6. Identify Account Type (Box 5)

Check the appropriate box to indicate whether the account is an HSA, Archer MSA, or MA MSA. This determines which reporting form the recipient must file with Form 1040.

7. Include Account Number

Enter the account number or other unique identifier assigned by the trustee or custodian. This field helps distinguish multiple accounts for the same recipient and supports IRS matching and reconciliation.

8. Furnish Copy B to the Recipient

Provide Copy B to the recipient by January 31, 2014. Retain Copy C for your records. This statement is required for recipients to accurately prepare Form 8889 or Form 8853 with their 2013 Form 1040.

9. File Copy A with the IRS

File Copy A by February 28, 2014, if filing on paper, or by March 31, 2014, if filing electronically.

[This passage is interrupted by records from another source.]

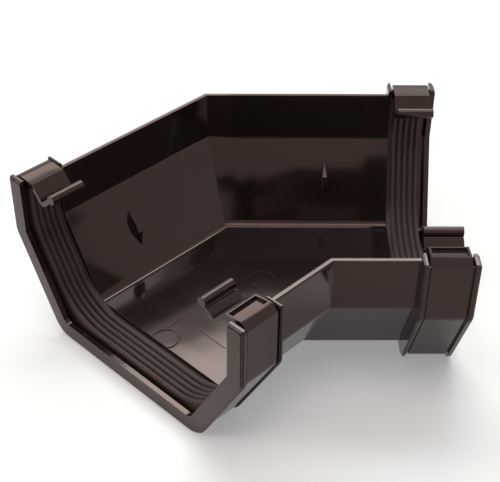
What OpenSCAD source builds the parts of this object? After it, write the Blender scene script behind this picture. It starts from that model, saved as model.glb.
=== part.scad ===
// Gutter angle for a 114 mm trapezoidal rain gutter: a 45 degree turn with a
// snap-in socket at each end. Right leg along +X, far side +Y, up +Z.
// Origin: floor level, where the centre lines of the two legs cross.

/* [Trough] */
// Half width of the trough between the upright walls
half_top = 58; // [50:0.5:66]
// Height of the rim above the trough floor
rim_h = 58; // [50:0.5:66]
// Height at which the upright wall turns into the slanted wall
bend_h = 36; // [30:0.5:42]
// Half width of the flat floor
half_floor = 38; // [32:0.5:44]
// Wall thickness of the trough
wall = 2.1; // [1.8:0.1:2.8]
// Turn of the angle in degrees
turn = 45; // [30:5:60]

/* [Sockets] */
// Distance from the crossing of the centre lines to each end face
leg_len = 78.5; // [74:0.5:100]
// Length of the socket measured back from the end face
socket_len = 21; // [20:0.5:23]
// Thickness of the end flange
flange_t = 2.3; // [1.8:0.1:2.8]
// Thickness of the thin rib on the trough side
rib_t = 1.6; // [1.4:0.1:2.4]
// How far the flanges stand out from the trough lining
flange_out = 8; // [7.4:0.1:9]
// How far the raised band of the socket stands out
band_out = 7.2; // [6.8:0.1:7.2]
// Depth of the seal recess behind the trough lining
recess = 4.4; // [3.8:0.1:4.4]
// Height of the flange tops above the trough floor over the rim
flange_rise = 2.5; // [1.5:0.5:4]

/* [Seal] */
// Number of ridges round the seal
ridges = 5; // [4:1:5]
// Distance between two ridges
ridge_pitch = 2.67; // [2.4:0.01:2.8]
// Thickness of the seal strip under the ridges
strip_t = 2.5; // [2:0.1:3]
// Clearance between the ridge crests and the trough lining
crest_gap = 0.4; // [0.2:0.1:0.8]
// Radius of the seal in the corners of the floor
seal_r = 25; // [12:1:28]

/* [Clips] */
// Length of the near clip along the leg
near_clip = 15.2; // [12:0.2:15.6]
// Length of the far clip along the leg
far_clip = 15.6; // [12:0.2:15.8]
// Thickness of the clip straps
strap_t = 1.9; // [1.6:0.1:2.2]
// How far the straps reach inward from the upright wall to the crease
strap_reach = 10; // [8:0.5:12]
// Depth of the pocket in the top of the near clip
pocket_d = 1; // [0.7:0.1:1.8]
// Radius of the bead along the edge of each release tab
bead_r = 2.05; // [1.6:0.05:2.2]

/* [Walls] */
// Radius where the floor meets the slanted walls
fillet = 5; // [3:0.5:7]
// How far the two fins stand out from the far slanted walls
fin_out = 3.2; // [2:0.2:5]

/* [Hidden] */
plastic = [0.27, 0.23, 0.21];
rubber = [0.13, 0.12, 0.12];
arc_n = 6;
lean = atan2(half_top - half_floor, bend_h);
mitre_k = tan(turn / 2);
rib_s = leg_len - socket_len;
flange_s = leg_len - flange_t;
lip = 0.4;
shell_out = band_out - 0.8;
top_z = rim_h + flange_rise;
seal_top = rim_h - 3;
reach = 300;

// Points of one rounded corner at p between the points a and c
function unit(v) = v / norm(v);
function corner(a, p, c, r) =
    let (d0 = unit(a - p), d1 = unit(c - p))
    let (half = acos(d0 * d1) / 2, run = r / tan(half))
    let (m = p + unit(d0 + d1) * r / sin(half))
    let (s0 = p + d0 * run - m, s1 = p + d1 * run - m)
    let (a0 = atan2(s0[1], s0[0]), sw = atan2(s1[1], s1[0]) - a0)
    let (w = sw > 180 ? sw - 360 : sw < -180 ? sw + 360 : sw)
    r <= 0 ? [p] : [for (i = [0 : arc_n]) m + r * [cos(a0 + w * i / arc_n), sin(a0 + w * i / arc_n)]];

// Closed outline whose corners are rounded by the radii in r
function rounded(p, r) = [
    for (i = [0 : len(p) - 1])
        each corner(p[(i + len(p) - 1) % len(p)], p[i], p[(i + 1) % len(p)], r[i])
];

// Trough outline moved outward by o at the sides and by d at the floor
function bend_z(o) = bend_h - o * tan(lean / 2);
function floor_v(o, d) = half_floor + o / cos(lean) - d * tan(lean);
function trough(o, d, z, rt, rm, rb) = rounded(
    [
        [half_top + o, z], [half_top + o, bend_z(o)], [floor_v(o, d), -d],
        [-floor_v(o, d), -d], [-half_top - o, bend_z(o)], [-half_top - o, z]
    ],
    [rt, rm, rb, rb, rm, rt]
);

// Extrudes a cross section drawn in (across, up) along the leg from s0 to s1
module along(s0, s1) {
    translate([s0, 0, 0])
        rotate([90, 0, 90])
            linear_extrude(height = s1 - s0)
                children();
}

// U-shaped slice of the socket between two outlines
module slice(s0, s1, o, d, z, rm, rb, io, id, irm, irb) {
    along(s0, s1)
        difference() {
            polygon(trough(o, d, z, 1, rm, rb));
            polygon(trough(io, id, z + 20, 0, irm, irb));
        }
}

// Outline that is true on its outer side only and runs far across on the other
function half_trough(o, d, z, rt, rm, rb) = rounded(
    [[half_top + o, z], [half_top + o, bend_z(o)], [floor_v(o, d), -d], [-reach, -d], [-reach, z]],
    [rt, rm, rb, 0, 0]
);

// Both legs as one solid: far sides intersect and near sides join, so they meet in a mitre
module bent(o, d, z, rt, rm, rb) {
    intersection() {
        far_side(o, d, z, rt, rm, rb);
        left_leg()
            far_side(o, d, z, rt, rm, rb);
        union() {
            near_side(o, d, z, rt, rm, rb);
            left_leg()
                near_side(o, d, z, rt, rm, rb);
        }
    }
}

module far_side(o, d, z, rt, rm, rb) {
    along(-reach, reach)
        polygon(half_trough(o, d, z, rt, rm, rb));
}

module near_side(o, d, z, rt, rm, rb) {
    mirror([0, 1, 0])
        far_side(o, d, z, rt, rm, rb);
}

// Trough walls of both legs with a softly rounded rim, cut off square inside the sockets
module trough_wall() {
    s = rib_s + rib_t / 2;
    intersection() {
        difference() {
            bent(wall, wall, rim_h, 0.7, 5, fillet + 1.6);
            bent(0, 0, rim_h + 20, 0, 3, fillet);
        }
        linear_extrude(height = 4 * rim_h, center = true)
            polygon([
                [s, reach], [s, -s / mitre_k],
                [s - reach * sin(turn), reach * cos(turn) - s / mitre_k], [-reach, reach]
            ]);
    }
}

// Socket of one leg: inner rib, shell, raised band and end flange
module socket() {
    sb = shell_out + 0.2;
    // inner rib closes the recess towards the trough and has a softened crest
    edge_slice(rib_s, rib_s + 0.4, 0.6, 0, 0, fillet);
    edge_slice(rib_s + 0.4, rib_s + rib_t - 0.4, 0, 0, 0, fillet);
    edge_slice(rib_s + rib_t - 0.4, rib_s + rib_t, 0.5, 0, 0, fillet);
    // shell round the seal recess
    slice(rib_s + rib_t / 2, flange_s + flange_t / 2, shell_out, sb, rim_h, 6, 8, recess, recess + 0.2, 4.5, 6);
    // end flange with the drop-in opening, softened towards the end face
    edge_slice(flange_s, leg_len - 0.9, 0, lip, 1, 4);
    edge_slice(leg_len - 0.9, leg_len - 0.4, 0.4, lip, 1, 4);
    edge_slice(leg_len - 0.4, leg_len, 1, lip, 1, 4);
    // raised band between the two grooves
    slice(clip_s(near_clip), clip_s(near_clip) + near_clip, band_out, band_out + 0.3, rim_h, 6.5, 8.5,
          shell_out - 1, sb - 1, 5, 7);
}

// Slice of a rib or flange whose rim is drawn in by c; io and id set its opening
module edge_slice(s0, s1, c, io, id, irb) {
    slice(s0, s1, flange_out - c, flange_out + 0.6 - c, top_z - c, 7, 9, io, id, 3, irb);
}

// Start of a clip of length n, centred between the rib and the flange
function clip_s(n) = (rib_s + rib_t + flange_s - n) / 2;

// Strap that falls from the slab to a crease and rises as a release tab with a bead
module strap(u0, z0) {
    uc = half_top - strap_reach;
    t = strap_t;
    polygon([
        [u0, z0], [uc + 0.8, rim_h - 3.7], [uc - 2.4, rim_h - 0.9], [uc - 3.2, rim_h - 1.1],
        [uc - 4.6, rim_h - 0.4], [uc - 5, rim_h - 1.2], [uc - 0.9, rim_h - 3.4 - 0.8 * t],
        [uc + 1.9, rim_h - 3.4 - 0.8 * t], [u0 + 1, z0 - t], [u0 + 4, z0 - t], [u0 + 4, z0 - 0.4]
    ]);
    // bead along the edge of the tab
    translate([uc - 5.4, rim_h + 0.4])
        circle(r = bead_r, $fn = 28);
    // rounded underside of the crease
    translate([uc + 0.5, rim_h - 3.2 - 0.8 * t])
        circle(r = 0.9, $fn = 16);
}

// Cross section of the near clip: sloping slab with a chamfered outer edge, and the strap
module near_section() {
    u0 = half_top - 3.8;
    u1 = half_top + band_out;
    polygon([
        [u0, top_z - 0.1], [u1 - 3.3, top_z + 1], [u1 - 2.7, top_z + 0.8], [u1, top_z - 1.8], [u1, rim_h - 8],
        [u1 - 2.4, rim_h - 8], [u1 - 2.4, rim_h - 0.4], [u0 + 0.8, rim_h - 0.4]
    ]);
    strap(u0, top_z - 0.1);
}

// Near clip with its pocket
module near_clip_part() {
    s0 = clip_s(near_clip);
    s1 = s0 + near_clip;
    u0 = half_top - 3.8;
    u1 = half_top + band_out;
    mirror([0, 1, 0])
        difference() {
            along(s0, s1)
                near_section();
            // pocket with a sloping floor, framed by thin walls
            along(s0 + 0.9, s1 - 0.9)
                polygon([
                    [u0 + 0.9, top_z - 0.1 - pocket_d], [u1 - 4.2, top_z + 0.7 - pocket_d],
                    [u1 - 4.2, top_z + 9], [u0 + 0.9, top_z + 9]
                ]);
        }
}

// Cross section of the far clip: slab with a rounded outer edge, and the strap
module far_section() {
    u0 = half_top - 3.8;
    u1 = half_top + band_out;
    z = top_z - 0.1;
    polygon([
        [u0, z], [u0 + 6, z + 0.2], [u1 - 1.8, z], [u1 - 0.6, z - 0.6], [u1, z - 1.8], [u1, rim_h - 8],
        [u1 - 2.4, rim_h - 8], [u1 - 2.4, z - strap_t], [u0 + 0.8, z - strap_t]
    ]);
    strap(u0, z);
}

// Far clip
module far_clip_part() {
    s0 = clip_s(far_clip);
    along(s0, s0 + far_clip)
        far_section();
}

// Lens-shaped fin on the far slanted wall, tallest in the middle and sharp at both ends
module fin() {
    n = 8.8;
    translate([30, half_floor, 0])
        rotate([90 - lean, 0, 0])
            translate([0, bend_h / 2 / cos(lean), 0])
                intersection() {
                    translate([0, 0, -1])
                        linear_extrude(height = fin_out + 2)
                            polygon([[0, -n], [1, -n / 3], [1, n / 3], [0, n], [-1, n / 3], [-1, -n / 3]]);
                    rotate([90, 0, 90])
                        linear_extrude(height = 8, center = true)
                            polygon([[-n, -1], [n, -1], [n, 0], [n / 4, fin_out], [-n / 4, fin_out], [-n, 0]]);
                }
}

// One socket with its clips
module leg_end() {
    socket();
    near_clip_part();
    far_clip_part();
    fin();
}

// Places its children on the left leg, mirrored through the mitre plane
module left_leg() {
    mirror([cos(turn / 2), sin(turn / 2), 0])
        children();
}

// Ring groove left by an ejector pin of radius r
module ring_mark(r) {
    translate([0, 0, -0.4])
        difference() {
            cylinder(r = r, h = 1, $fn = 48);
            translate([0, 0, -1])
                cylinder(r = r - 0.9, h = 3, $fn = 48);
        }
}

// Moulded body of both legs
module body() {
    color(plastic)
        difference() {
            union() {
                trough_wall();
                leg_end();
                left_leg()
                    leg_end();
            }
            // ring-shaped ejector marks on the floor
            translate([0.3, -1, 0])
                ring_mark(5.7);
            left_leg()
                translate([rib_s - 1.6, 0.1, 0])
                    ring_mark(5.9);
            // bare sunk panel on the floor of the left leg
            left_leg()
                translate([rib_s - 15, -21, -0.3])
                    cube([8, 26, 5]);
        }
}

// Ribbed seal of one socket; it rounds the floor corners in a wide sweep
module seal() {
    s0 = rib_s + rib_t;
    s1 = s0 + (ridges + 0.4) * ridge_pitch;
    base = recess - strip_t;
    seal_slice(s0, s1, base);
    for (i = [0 : ridges - 1]) {
        c = s0 + 2.9 + i * ridge_pitch;
        // three slices build one rounded ridge
        seal_slice(c - 0.95, c + 0.95, base - 0.7);
        seal_slice(c - 0.7, c + 0.7, base - 1.2);
        seal_slice(c - 0.4, c + 0.4, crest_gap);
    }
}

// Slice of the seal from the recess in to o from the trough lining
module seal_slice(s0, s1, o) {
    slice(s0, s1, recess, recess + 0.2, seal_top, 4.5, 6, o, o, 1.6 * seal_r, seal_r);
}

module seal_right() {
    color(rubber)
        seal();
}

module seal_left() {
    color(rubber)
        left_leg()
            seal();
}

body();
seal_left();
seal_right();
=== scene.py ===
import math

import bpy
from mathutils import Matrix, Vector


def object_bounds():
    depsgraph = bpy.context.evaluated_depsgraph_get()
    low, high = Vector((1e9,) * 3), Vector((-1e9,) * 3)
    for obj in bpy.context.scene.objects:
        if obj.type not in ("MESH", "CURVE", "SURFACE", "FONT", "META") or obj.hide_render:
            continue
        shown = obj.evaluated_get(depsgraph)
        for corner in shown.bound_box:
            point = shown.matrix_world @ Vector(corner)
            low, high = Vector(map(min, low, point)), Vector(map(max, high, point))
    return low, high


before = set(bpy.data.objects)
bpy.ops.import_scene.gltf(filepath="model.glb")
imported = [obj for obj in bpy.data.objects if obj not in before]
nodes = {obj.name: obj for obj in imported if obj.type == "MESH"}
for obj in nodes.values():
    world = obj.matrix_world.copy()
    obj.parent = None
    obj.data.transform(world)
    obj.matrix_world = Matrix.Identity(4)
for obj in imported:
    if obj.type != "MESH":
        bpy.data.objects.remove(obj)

scene = bpy.context.scene
cad_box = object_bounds()

WHITE = (1, 1, 1, 1)

# camera fitted to the photo: place in metres, angles in degrees
CAMERA_PLACE = (-0.01135, -0.3802, 0.31817)
CAMERA_TILT, CAMERA_PAN, CAMERA_ROLL = 38.056, -0.972, 0.66
FOCAL_PIXELS = 1126.6
PHOTO_WIDTH = 500
SENSOR_MM = 36
CLIP_NEAR, CLIP_FAR = 0.01, 50

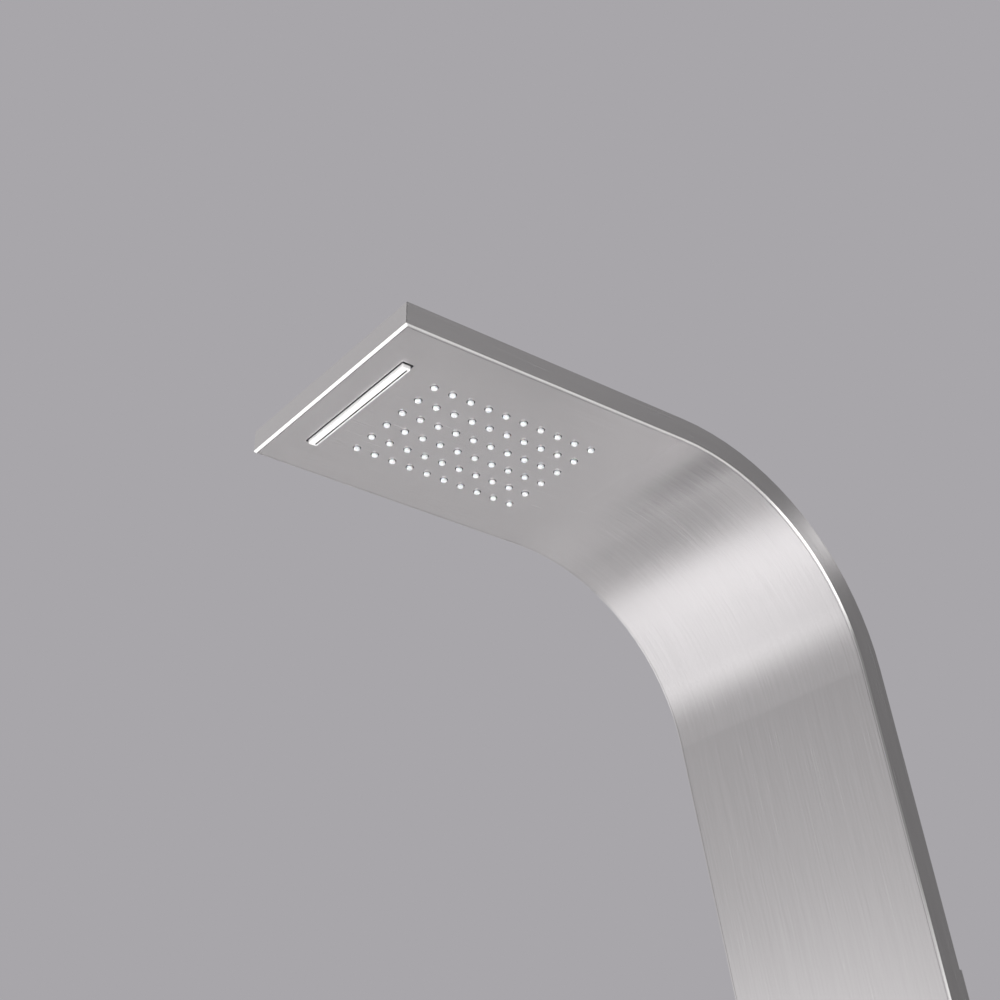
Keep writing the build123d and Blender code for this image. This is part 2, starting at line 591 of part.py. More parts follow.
# ---- valves ---------------------------------------------------------------------------------------
NECK_R, SHOULDER_R, CARTRIDGE_R = 16.5, 21.0, 12.0
NECK_FRONT, CARTRIDGE_FRONT, CARTRIDGE_REAR, BUSH_FRONT = -6.0, -3.0, 25.0, -10.0
SPINDLE_FRONT, SPINDLE_REAR = -33.0, 18.0
INLET_DROP = 24.0  # from the mixer's axis down to the inlet bosses' ends

with BuildPart() as diverter_body:
    turned(0, DIVERTER_Z, [(NECK_FRONT, SHEET, NECK_R), (SHEET, 42, SHOULDER_R)])
    for side in (-1, 1):
        upright(side * PORT_X, HOSE_DEPTH, DIVERTER_Z + 10, 30, BARB_R)
    crossways(PORT_X, HOSE_DEPTH, DIVERTER_Z, 26, BARB_R)
    upright(0, RISER_DEPTH, DIVERTER_Z - 36, 72, SOCKET_R)
    turned(0, DIVERTER_Z, [(NECK_FRONT - 1, CARTRIDGE_REAR, CARTRIDGE_R)], Mode.SUBTRACT)
    turned(0, DIVERTER_Z, [(CARTRIDGE_REAR, 38, 14)], Mode.SUBTRACT)
    for side in (-1, 1):
        upright(side * PORT_X, HOSE_DEPTH, DIVERTER_Z, 41, BARB_BORE_R, Mode.SUBTRACT)
    crossways(PORT_X - 4, HOSE_DEPTH, DIVERTER_Z, 31, BARB_BORE_R, Mode.SUBTRACT)
    upright(0, RISER_DEPTH, DIVERTER_Z - 40, 80, PIPE_BORE_R, Mode.SUBTRACT)
    upright(0, RISER_DEPTH, DIVERTER_Z + 21.5, 20, SOCKET_BORE_R, Mode.SUBTRACT)
    upright(0, RISER_DEPTH, DIVERTER_Z - 41.5, 18, SOCKET_BORE_R, Mode.SUBTRACT)
finish(diverter_body.part, "diverter_body")

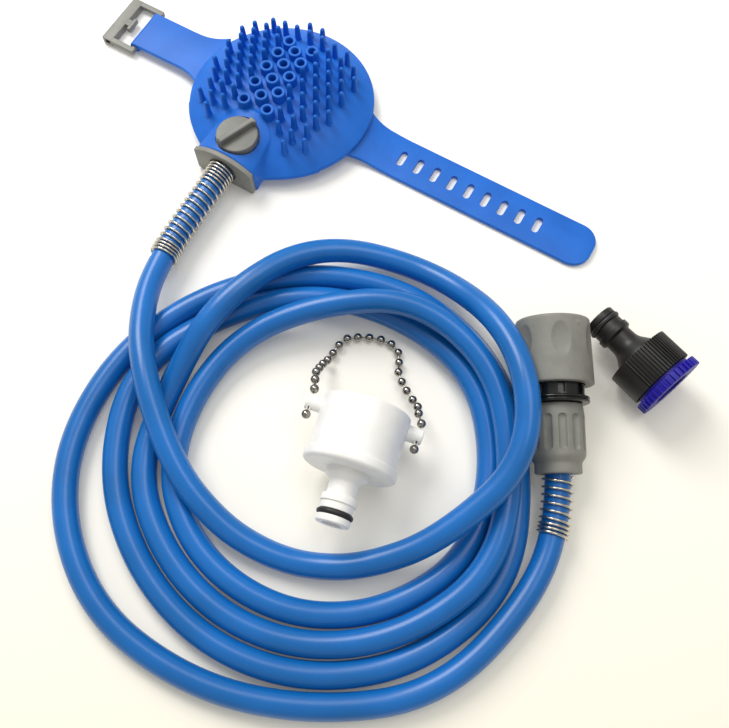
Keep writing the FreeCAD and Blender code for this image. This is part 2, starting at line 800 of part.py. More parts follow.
def hose_points():
    """Route of the hose's axis from the handset to inside the connector's nut."""
    behind = tail_origin() - connector_axis() * tail_lead
    inside = tail_origin() + connector_axis() * hose_inset()
    return [hose_exit()] + [Vector(*p) for p in head_run] + coil_points() + [behind, inside]


def hose_inset():
    return nut_thread_start - 0.6


def rounded_route(points):
    """Edges of straight runs joined by tangent arcs, with the arcs' radii and turns."""
    edges, bends = [], []
    last = points[0]
    for a, p, b in zip(points, points[1:], points[2:]):
        into, out = (p - a).normalize(), (b - p).normalize()
        turn = into.getAngle(out)
        reach = 0.45 * min((p - a).Length, (b - p).Length)
        radius = reach / math.tan(turn / 2)
        bends.append((radius, math.degrees(turn)))
        start, end = p - into * reach, p + out * reach
        inward = (out - into).normalize()
        middle = p + inward * (radius / math.cos(turn / 2) - radius)
        edges += [line_edge(last, start), arc_edge(start, middle, end)]
        last = end
    edges.append(line_edge(last, points[-1]))
    return edges, bends


def swept(edges, section, start, axis):
    """Tube of a many-sided section, square to its path's first direction."""
    side = axis.cross(Vector(0, 0, 1)).normalize()
    up = side.cross(axis).normalize()
    corners = [start + side * a + up * b for a, b in section]
    shell = Part.BRepOffsetAPI.MakePipeShell(Part.Wire(edges))
    shell.add(Part.makePolygon(corners + corners[:1]))
    shell.build()
    shell.makeSolid()
    return shell.shape()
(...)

Paper filings must use official IRS forms that meet scanning requirements. Downloaded or photocopied forms are not acceptable.

10. Complete Form 1096 Transmittal

When filing on paper, include Form 1096, which summarizes the total number of Forms 1099-SA and the total gross distributions reported. File one Form 1096 per form type and do not combine different information returns on a single transmittal.

11. Correct Prior-Year Forms If Needed

If correcting a previously filed 2012 Form 1099-SA, mark the 2013 form as CORRECTED and submit an amended Form 1096. Follow IRS correction procedures to ensure accurate reconciliation.

12. Maintain Supporting Documentation

Retain account statements, distribution authorizations, excess contribution calculations, medical expense records, and death certificates where applicable. Maintain records for at least three years from the filing deadline to support IRS inquiries or recipient disputes.

2013 Year-Specific Updates

Distribution Code Application

Distribution codes in Box 3 distinguish normal distributions, excess contribution withdrawals, disability payments, death-related distributions, prohibited transactions, and post-death nonspouse beneficiary payments. Correct coding ensures income is reported in the correct tax year.

Spouse Beneficiary Rules

When the beneficiary is a surviving spouse, the spouse generally becomes the account holder. HSAs and Archer MSAs may continue as tax-advantaged accounts. MA MSAs inherited by a spouse are treated as Archer MSAs of the spouse for reporting purposes.

Nonspouse Beneficiary Income Recognition

Nonspouse beneficiaries must include the fair market value reported in Box 4 as income for the year of the account holder’s death, even if distributions occur later. This amount may be reduced by qualified medical expenses incurred before death and paid within one year after death. Earnings after death are separately taxable.

Excess Contribution Penalty Tracking

Earnings on excess contributions reported in Box 2 allow recipients to determine whether the 6% excise tax applies. Timely withdrawal of excess contributions and earnings by April 15, 2014, eliminates the excise tax. Uncorrected excess contributions require annual reporting on Form 5329.

Final Note

Recipients should retain Form 1099-SA with their tax records and consult Form 8889, Form 8853, and Publication 969 when preparing their 2013 tax return. Distributions used for qualified medical expenses are generally tax-free, while nonqualified distributions may be subject to income tax and additional penalties.